Except that some of those prayers must have hit the mark, because Stephenie Meyer does, right before the end, pull out a happy ending. And like I said, she violated what made Jacob Jacob: his complete, unwavering loyalty and commitment to stick it out to the end. He falls out of love with Bella like it never happened, impresses with a newborn, and snap bang, all that grief he's been angsting over doesn't have to happen. I can see why Stephenie Meyer did it. Sometimes you meet a character in your writing so wonderful it's hard to let them suffer. I used to do the same thing for all my main characters. (Now I stray on the other side of the line. I kill all my main characters off and have a state funeral for them in the epilogue. So far they've died of blood loss, freezing to death, explosion, and several inventive variations of self-sacrifice. I'm working on that.) But I still feel like Jacob Black- the real Jacob Black- died when Bella did, and the Jacob you see after that is just a place holder to keep you from noticing. I really felt, reading the book, that Jacob Black should have stood up and said something like "Help! Help! I'm being happied!"

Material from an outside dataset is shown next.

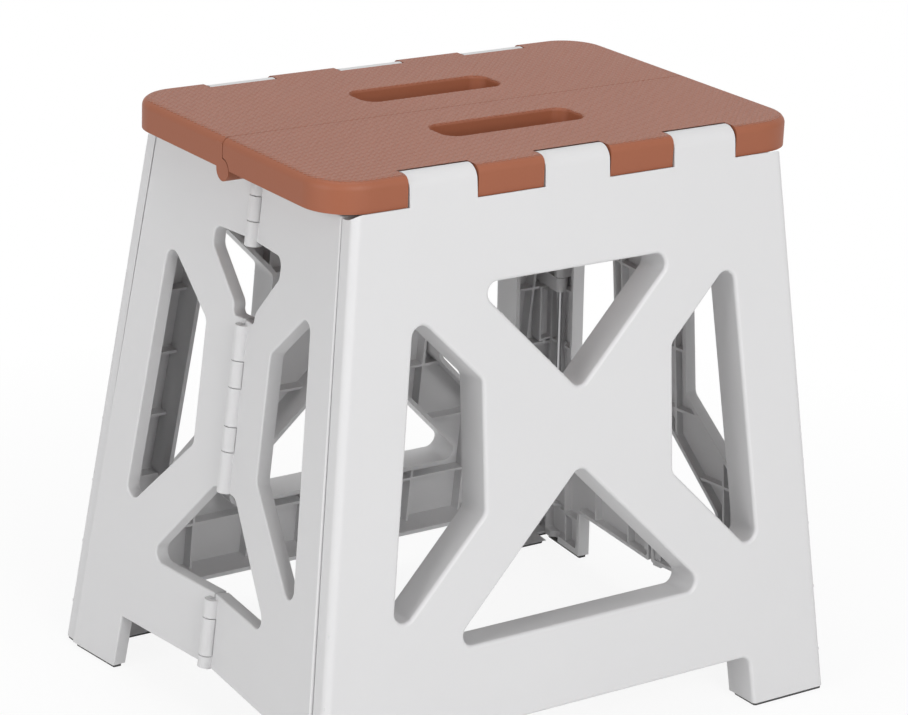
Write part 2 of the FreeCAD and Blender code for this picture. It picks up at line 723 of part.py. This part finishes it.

(Don't get me wrong. I like happy endings. But only genuine happy endings. If Stephenie Meyer had followed the course she set for Jacob- the course of getting his big heart trampled and smashed and really and truly broken- I wouldn't have liked it much, but it would have felt real. And then if she had wanted to come back in the epilogue and show Jacob in five or ten or twenty years- that not-aging thing is pretty convenient- finally pulling himself out of his grief and picking up the pieces of his life and moving on and meeting a nice girl- just meeting her, not falling in love, because this is the epilogue, not another book- that would have been real too and I would have been happy for him and the future she was setting up for him.)

So the thing is, happy endings in of themselves are not evil. Happy endings that seem like they were grafted on from a different set of characters are. A happy ending is good. A sad ending that's genuine is better than a happy ending that isn't. And a genuine happy ending is best of all.
I can illustrate this best with another example from Stephenie Meyer.

Take The Host. (Someday I'm going to own my own copy, and what a happy day that will be, but until then, this is from memory.) Through the whole book, you become more and more emotionally invested not only in the narrator, but in all the main characters. And it seems impossible for there to be a happy ending for anyone without making everyone else unhappy. (And believe me, I was trying to think of one while I read.) Wanderer's strict sense of ethics makes that even harder, because even if everyone else is satisfied, she's not going to be happy unless she thinks that she's done the right thing and no one is being made unhappy by her happiness. (I like Wanderer a lot better than Bella, too. Refusing to conform, that's me.) So through the whole book you're getting ready to have a good cry after you read the last page, and then send some hate mail to the author for somehow not making it all better.

And then Stephenie Meyer pulls one of the best happy endings I've ever read out of the hat. Everyone is with whoever they want to be with. (I better not try to name them or I'll embarrass myself by doing something like mixing up Ian and Jared.) And no one is hurt in the process. And everyone is still the same person they were, and not a cardboard stand in. And there's even a little bit of sadness with the happiness- because, like I said, it's impossible to be completely happy and still human- to make the happiness even sweeter. (I'm talking about Sunny here.)

So in wrapping up, if you haven't read The Host, go do it right now! I mean it! And if you ever want to write a story, and I can't imagine living without writing although most of my friends seem to manage it, remember that being happied won't make your characters- or your readers- happy. And even if you mess up on one project, you can outdo yourself on another.

(I would like to say that I want to write like Stephenie Meyer, but that would be a lie. I want to write like myself, and I want to write better every time I sit down at the keyboard or pick up a pen. But I will say that I experienced some writing envy when I read The Host.)

1 comment:

  1. I agree on almost every point there. You know who didn't get a happy ending? Leah! She was just left hanging! Poor thing . . . she deserved better.

    But yeah, the whole Jacob/baby thing just felt like a deux ex machina (or whatver that's called) and I didn't like it.

    The Host . . . it's been a while. I'll have to go re-read it!